Tamaasahi Shuzo

Tama Asahi Brewery is one of many old breweries in Toyama Prefecture. Established in 1808, generations have brewed clean, dry, regional sake. From this double-act of master brewer and brewery comes a big dream. They brew flavourful sake with delicious water and rice. They brew what you would expect in a way you would expect. Their endeavor is not mass production but the sort of hand-crafted sake that you can hand to the consumer directly, sake brewed with sincerity. That, they believe, is the way they will achieve their mutual dream to create sake that “is soaked in an unforgettable melody: memories”.

Kiyama Shoten

Lyeing at the border between the eastern edge of Kyushu’s Saga Prefecture, and Fukuoka Prefecture, this brewery started out as a collaboration in the early days of the Meiji Era.

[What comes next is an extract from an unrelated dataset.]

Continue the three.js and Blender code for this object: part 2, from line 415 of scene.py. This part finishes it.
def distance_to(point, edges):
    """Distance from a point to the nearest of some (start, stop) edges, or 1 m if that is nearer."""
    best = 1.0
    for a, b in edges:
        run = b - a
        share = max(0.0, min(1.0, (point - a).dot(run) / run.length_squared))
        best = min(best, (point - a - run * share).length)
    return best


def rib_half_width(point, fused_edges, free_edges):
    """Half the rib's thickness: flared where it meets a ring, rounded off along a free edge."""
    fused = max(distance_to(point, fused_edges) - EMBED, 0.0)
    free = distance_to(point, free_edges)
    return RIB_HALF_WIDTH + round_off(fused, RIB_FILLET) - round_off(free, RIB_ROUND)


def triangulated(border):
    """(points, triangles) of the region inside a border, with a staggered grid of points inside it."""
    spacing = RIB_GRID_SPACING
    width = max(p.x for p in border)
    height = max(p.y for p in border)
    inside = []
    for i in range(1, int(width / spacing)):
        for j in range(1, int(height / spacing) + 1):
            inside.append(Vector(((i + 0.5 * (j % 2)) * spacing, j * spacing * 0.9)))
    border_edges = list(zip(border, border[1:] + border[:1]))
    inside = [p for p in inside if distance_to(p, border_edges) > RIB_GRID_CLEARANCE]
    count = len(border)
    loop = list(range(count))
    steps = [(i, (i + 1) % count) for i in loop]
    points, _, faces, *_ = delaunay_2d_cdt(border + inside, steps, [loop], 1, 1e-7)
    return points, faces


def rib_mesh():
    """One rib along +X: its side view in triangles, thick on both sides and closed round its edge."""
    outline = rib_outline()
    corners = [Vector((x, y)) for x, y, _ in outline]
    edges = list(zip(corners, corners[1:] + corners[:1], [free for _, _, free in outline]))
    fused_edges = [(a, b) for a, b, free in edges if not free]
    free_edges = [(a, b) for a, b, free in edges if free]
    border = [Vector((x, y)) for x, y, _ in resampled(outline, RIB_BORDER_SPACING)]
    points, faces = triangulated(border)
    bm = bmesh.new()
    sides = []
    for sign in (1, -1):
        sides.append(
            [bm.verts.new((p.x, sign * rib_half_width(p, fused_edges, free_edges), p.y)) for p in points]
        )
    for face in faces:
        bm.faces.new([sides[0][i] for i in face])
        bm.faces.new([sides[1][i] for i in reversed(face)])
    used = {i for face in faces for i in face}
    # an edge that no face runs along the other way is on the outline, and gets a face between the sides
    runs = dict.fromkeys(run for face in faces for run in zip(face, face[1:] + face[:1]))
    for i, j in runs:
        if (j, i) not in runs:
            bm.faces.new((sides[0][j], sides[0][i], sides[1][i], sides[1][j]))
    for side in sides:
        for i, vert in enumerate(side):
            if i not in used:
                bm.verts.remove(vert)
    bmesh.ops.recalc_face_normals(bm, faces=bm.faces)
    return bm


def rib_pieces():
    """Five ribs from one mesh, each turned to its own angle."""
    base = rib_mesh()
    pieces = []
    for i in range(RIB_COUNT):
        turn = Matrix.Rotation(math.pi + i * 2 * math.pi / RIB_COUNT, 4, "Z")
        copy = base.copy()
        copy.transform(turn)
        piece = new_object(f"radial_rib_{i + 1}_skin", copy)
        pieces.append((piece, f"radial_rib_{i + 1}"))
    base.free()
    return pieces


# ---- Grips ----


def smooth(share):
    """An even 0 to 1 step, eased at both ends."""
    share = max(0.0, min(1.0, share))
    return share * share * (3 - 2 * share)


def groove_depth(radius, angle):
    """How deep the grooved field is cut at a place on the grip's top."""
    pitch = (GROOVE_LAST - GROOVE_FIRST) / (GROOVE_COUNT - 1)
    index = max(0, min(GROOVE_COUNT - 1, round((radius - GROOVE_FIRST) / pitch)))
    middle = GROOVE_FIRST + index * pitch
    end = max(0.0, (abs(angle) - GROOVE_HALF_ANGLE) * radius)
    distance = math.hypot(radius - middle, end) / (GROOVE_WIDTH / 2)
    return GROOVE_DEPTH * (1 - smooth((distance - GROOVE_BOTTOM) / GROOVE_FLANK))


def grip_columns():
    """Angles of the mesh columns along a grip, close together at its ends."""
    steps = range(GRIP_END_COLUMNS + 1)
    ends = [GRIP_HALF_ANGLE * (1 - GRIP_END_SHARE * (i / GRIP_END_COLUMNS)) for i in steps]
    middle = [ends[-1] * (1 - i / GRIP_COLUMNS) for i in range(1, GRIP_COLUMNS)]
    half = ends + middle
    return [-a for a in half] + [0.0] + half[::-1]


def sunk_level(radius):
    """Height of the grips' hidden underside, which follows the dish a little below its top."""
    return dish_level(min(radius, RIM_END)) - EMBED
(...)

In 1920, a limited company was formed. Brewing that uses mainly rice grown in Motoyama Town and underground water that originates at the Sefuri Mountain Range is the key to sake that is loved and cherished by the region. Komori Kennichiro, who is the youngest of 4 sibilings and the only male offspring in the family, took over the role of master brewer in 2014 and brews sake that mixes the old with the new. As the brewery themself put it “This small brewery looks forward to the day that their sake reaches a wider audience”.

Kanbai Shuzo

Established in 1821, Kanbai Brewery is located almost dead centre of the Kanto plains in Kuki which is a good location for both water and rice. The brand name Kanbai comes from the line in a famous Chinese poem: “the bloom of winter just before spring”. The owner of the brewer has now taken over the role of master brewer as well and focuses all his attention on a small production that it is as attentive as possible and leaves nothing to chance. With the ethos “to provide delicious and fun moments” he strives for sake brewing with personality that attacks the task head on with sincerity.

Fukunishiki

Established in 1839, Fukunishiki Brewery is located slap bang in the centre of the Banshu Plains, the number one grower of sake rice in Japan. They might be small but they brew sake with belief. In 1992 they switched to Junmai-only sake and since 1996, brew with only rice grown in their local Kasai City. There lies a passion for pure honest sake brewing that “is what it is because it is loved by the region”. Using the umami from the rice to full effect to give it a slightly golden hue and melt in the mouth acidity. The flavour that resounds in your heart half way through is evidence of the mutual love for rice.

Shuho Shuzoba

Shuhou Brewery was started by first generation Seigoro in 1890 in Yamaka Town which lies North East of Yamagata City at the foot of the Zao Renpo mountain range. Shuhou translates to calm. Rich nature, pristine water and a calm soul are the key ingredients of their hand-crafted sake. Tradition and the brewery’s personality and techniques complete a natural production. Over 10 different varieties of sake rice are used, and distinctive characteristics and umami from the rice is used to maximum effect to lend the sake an individuality and make it shine in the regional sake country of Yamagata. The result? warm feeling Yamagata sake that moves the drinker.

Kazuma Shuzo

Kazuma Brewery was established in 1869 in the Agricultural Heritage Noto. With a heartfelt desire to brew sake that soothes the soul, build a company (house) that is bright and cheerful, make Noto prosperous, and with a focus on locally sourced water, rice and skills they brew sake that is entwined with the region. At Madrid Fusion 2014, the pinnacle of the culinary event calendar which brings together the finest chefs from all over the world, they were awarded 4th best brewery in Japan. Kazuma Brewery’s spirit is the passion that has been handed down through the generations: the soul of Noto. The main brand Chikuha is a clean dry type sake with woody notes.